**Goal of the exercise:**
Output the full material exactly as it appears here.

**Data block:**
** BEGIN **

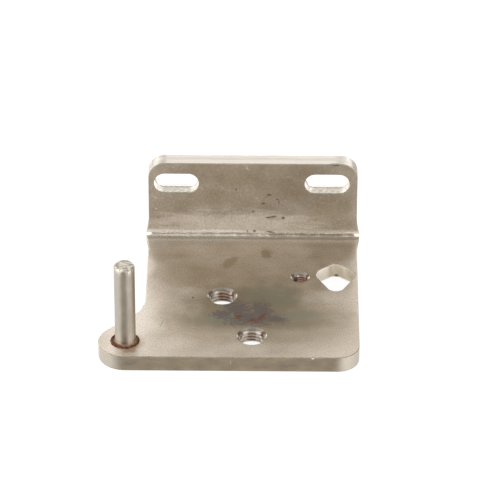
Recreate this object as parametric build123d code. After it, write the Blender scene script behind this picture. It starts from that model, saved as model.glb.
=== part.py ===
from build123d import *
import math
import os

# Fridge door hinge, in millimetres.
# A heavy steel strap is blanked, pierced, tapped and folded once into an L. Its flange bolts to the
# cabinet through two slots, and its plate carries the door on a pin staked into a lug at one side.
# The origin is the hinge axis at the plate's top face: +Z runs up the pin, +Y goes back to the
# flange, and +X runs along the plate, away from the pin.

# The folded strap
sheet_thickness = 5.0
plate_width = 62.4
plate_depth = 62.7  # from the plate's front edge to the flange's front face
flange_height = 25.7  # above the plate's top face
bend_inner_radius = 1.2
flange_corner_radius = 5.0
plate_corner_radius = 6.4
edge_break_radius = 0.25  # deburred rim of the blank

# Metal squeezed out sideways at each end of the fold
bend_bulge = 0.85
bend_bulge_crown = 1.8  # how far from the inner corner it turns from a crown to a flare
bend_bulge_reach = 7.5  # how far from the inner corner it fades out

# The lug that carries the pin
lug_radius = 7.9
pin_to_plate_side = 5.1
lug_flank_angle = 45.0  # degrees from the plate's front edge
lug_root_radius = 13.0

# Cabinet screw slots in the flange
slot_length = 13.4
slot_width = 6.5
slot_left_wall = 1.65  # from the left slot's end to the flange's side
slot_right_wall = 2.35
slot_top_wall = 3.75  # from a slot to the flange's top edge
slot_rim_chamfer = 0.2  # on both faces

# Tapped holes in the plate, bored to the tapping size and countersunk on both faces
large_tapping_diameter = 7.0
large_countersink = 0.9
front_hole_from_pin = 36.4
front_hole_behind_pin = 2.7
rear_hole_from_pin = 27.6
rear_hole_behind_pin = 23.0
small_tapping_diameter = 4.2
small_countersink = 0.75
small_hole_to_kite = 4.7
small_hole_to_flange = 21.8

# Kite-shaped hole beside the plate's right edge; its corners are given before rounding
kite_width = 13.5
kite_rear_length = 5.5  # from its widest line to its rear corner
kite_front_length = 12.1  # from its widest line to its front corner
kite_side_wall = 0.7
kite_to_flange = 13.9
kite_rear_radius = 2.2
kite_front_radius = 2.6
kite_side_radius = 3.4
kite_rim_chamfer = 0.2  # on the upper face
kite_die_break = 0.4  # how far the lower rim tore wider than the punch
kite_die_break_depth = 1.3

# The hinge pin
pin_diameter = 6.0
pin_height = 26.4  # above the plate's top face
pin_end_chamfer = 0.55
pin_seat_step = 0.5  # how much thicker it is in the lug, so that it can't be pulled up and out
pin_seat_countersink = 0.85  # on both faces of the lug; the staked end fills the lower one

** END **

**The reply:**
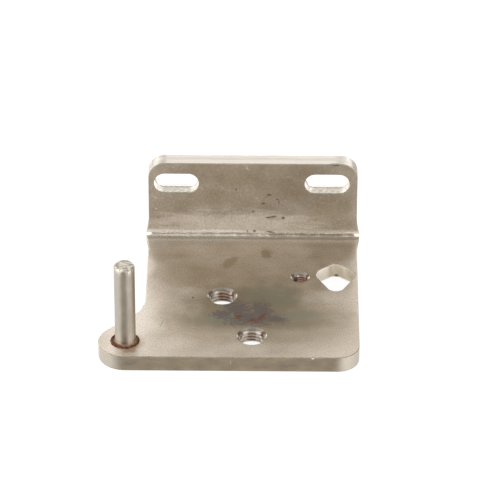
Recreate this object as parametric build123d code. After it, write the Blender scene script behind this picture. It starts from that model, saved as model.glb.
=== part.py ===
from build123d import *
import math
import os

# Fridge door hinge, in millimetres.
# A heavy steel strap is blanked, pierced, tapped and folded once into an L. Its flange bolts to the
# cabinet through two slots, and its plate carries the door on a pin staked into a lug at one side.
# The origin is the hinge axis at the plate's top face: +Z runs up the pin, +Y goes back to the
# flange, and +X runs along the plate, away from the pin.

# The folded strap
sheet_thickness = 5.0
plate_width = 62.4
plate_depth = 62.7  # from the plate's front edge to the flange's front face
flange_height = 25.7  # above the plate's top face
bend_inner_radius = 1.2
flange_corner_radius = 5.0
plate_corner_radius = 6.4
edge_break_radius = 0.25  # deburred rim of the blank

# Metal squeezed out sideways at each end of the fold
bend_bulge = 0.85
bend_bulge_crown = 1.8  # how far from the inner corner it turns from a crown to a flare
bend_bulge_reach = 7.5  # how far from the inner corner it fades out

# The lug that carries the pin
lug_radius = 7.9
pin_to_plate_side = 5.1
lug_flank_angle = 45.0  # degrees from the plate's front edge
lug_root_radius = 13.0

# Cabinet screw slots in the flange
slot_length = 13.4
slot_width = 6.5
slot_left_wall = 1.65  # from the left slot's end to the flange's side
slot_right_wall = 2.35
slot_top_wall = 3.75  # from a slot to the flange's top edge
slot_rim_chamfer = 0.2  # on both faces

# Tapped holes in the plate, bored to the tapping size and countersunk on both faces
large_tapping_diameter = 7.0
large_countersink = 0.9
front_hole_from_pin = 36.4
front_hole_behind_pin = 2.7
rear_hole_from_pin = 27.6
rear_hole_behind_pin = 23.0
small_tapping_diameter = 4.2
small_countersink = 0.75
small_hole_to_kite = 4.7
small_hole_to_flange = 21.8

# Kite-shaped hole beside the plate's right edge; its corners are given before rounding
kite_width = 13.5
kite_rear_length = 5.5  # from its widest line to its rear corner
kite_front_length = 12.1  # from its widest line to its front corner
kite_side_wall = 0.7
kite_to_flange = 13.9
kite_rear_radius = 2.2
kite_front_radius = 2.6
kite_side_radius = 3.4
kite_rim_chamfer = 0.2  # on the upper face
kite_die_break = 0.4  # how far the lower rim tore wider than the punch
kite_die_break_depth = 1.3

# The hinge pin
pin_diameter = 6.0
pin_height = 26.4  # above the plate's top face
pin_end_chamfer = 0.55
pin_seat_step = 0.5  # how much thicker it is in the lug, so that it can't be pulled up and out
pin_seat_countersink = 0.85  # on both faces of the lug; the staked end fills the lower one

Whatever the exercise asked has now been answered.